The options market tells a different story. The put-call ratio for COIN has been declining steadily, indicating complacency among sophisticated traders. When institutional sentiment inevitably shifts, this positioning will amplify the downward pressure through forced delta hedging.
The Regulatory Mirage
The current regulatory optimism creates a false sense of security. Yes, clearer crypto regulations help institutional adoption. But they also create new compliance costs and operational complexity that could pressure margins just as competition intensifies.
European MiCA regulations and potential U.S. stablecoin legislation will require massive compliance infrastructure investments. Coinbase's Q1 2026 compliance costs already increased 45% year-over-year. As regulatory clarity increases, so does regulatory burden, creating a margin compression scenario that analysts are systematically underestimating.
The Competition Blind Spot
Traditional finance institutions aren't sitting idle while Coinbase builds its institutional crypto empire. BlackRock's Aladdin platform now offers direct crypto execution capabilities. Goldman Sachs expanded their digital asset trading desk. JPMorgan's JPM Coin processed over $1 trillion in transactions in 2025.
Coinbase's institutional moat is narrower than bulls believe. Their technology advantage diminishes as TradFi giants deploy unlimited resources to capture institutional crypto flows. The switching costs that protect Coinbase today will erode as incumbent financial institutions offer integrated crypto services within existing prime brokerage relationships.
Stress Testing The Bull Case
Even accepting the most optimistic institutional adoption scenarios, Coinbase faces structural headwinds that make current valuations difficult to justify. Their customer acquisition costs for institutional clients increased 67% year-over-year in Q1 2026, while average revenue per institutional client grew only 23%.
The unit economics are deteriorating precisely when everyone expects them to improve. This suggests that institutional crypto adoption, while growing, isn't translating into sustainable competitive advantages for Coinbase at the rate the market expects.

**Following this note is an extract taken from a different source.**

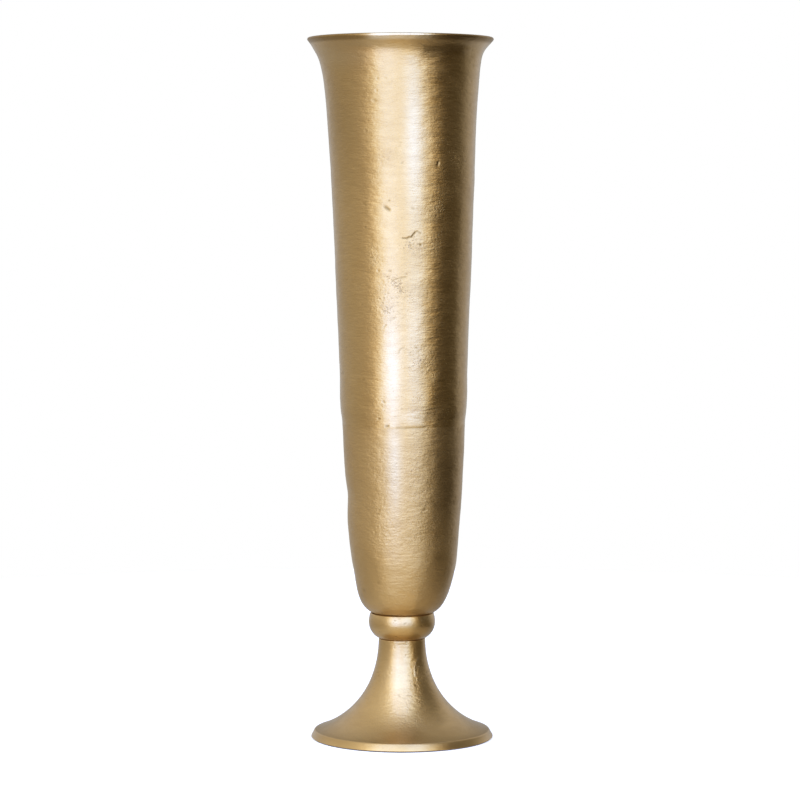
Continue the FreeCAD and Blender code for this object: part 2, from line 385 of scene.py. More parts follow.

The Liquidity Crunch Scenario
My biggest concern involves a potential liquidity crisis scenario that combines multiple risk factors simultaneously. If institutional sentiment shifts during a period of crypto market stress, Coinbase could face:
- Massive outflows from custody services
- Collapsed trading volumes as institutions step aside
- Margin calls on their own crypto holdings
- Regulatory scrutiny that freezes operations
This scenario isn't priced into current valuations, despite representing a material tail risk that could trigger equity losses exceeding 75%.
Portfolio Positioning Strategy
Rather than fighting today's momentum, I'm positioning for volatility expansion. Long-dated put spreads offer asymmetric upside if institutional sentiment reverses. The current implied volatility of 72% underprices the binary nature of Coinbase's institutional dependency.
Short-term bullishness driven by institutional adoption headlines makes sense. Long-term structural risks suggest significant downside potential that contrarian investors should position for before the market recognizes these vulnerabilities.
Bottom Line
Coinbase's institutional success story is simultaneously their greatest strength and most dangerous weakness. Today's rally reflects market optimism about crypto institutionalization, but ignores the concentration risks, regulatory complexity, and competitive threats that could unwind this thesis rapidly. At $162.11, COIN prices in institutional crypto adoption without adequately discounting the execution risks that could destroy shareholder value in a single quarter. The institutional conviction driving today's gains could become tomorrow's forced selling catalyst, making current levels a tactical sell opportunity for risk-aware investors.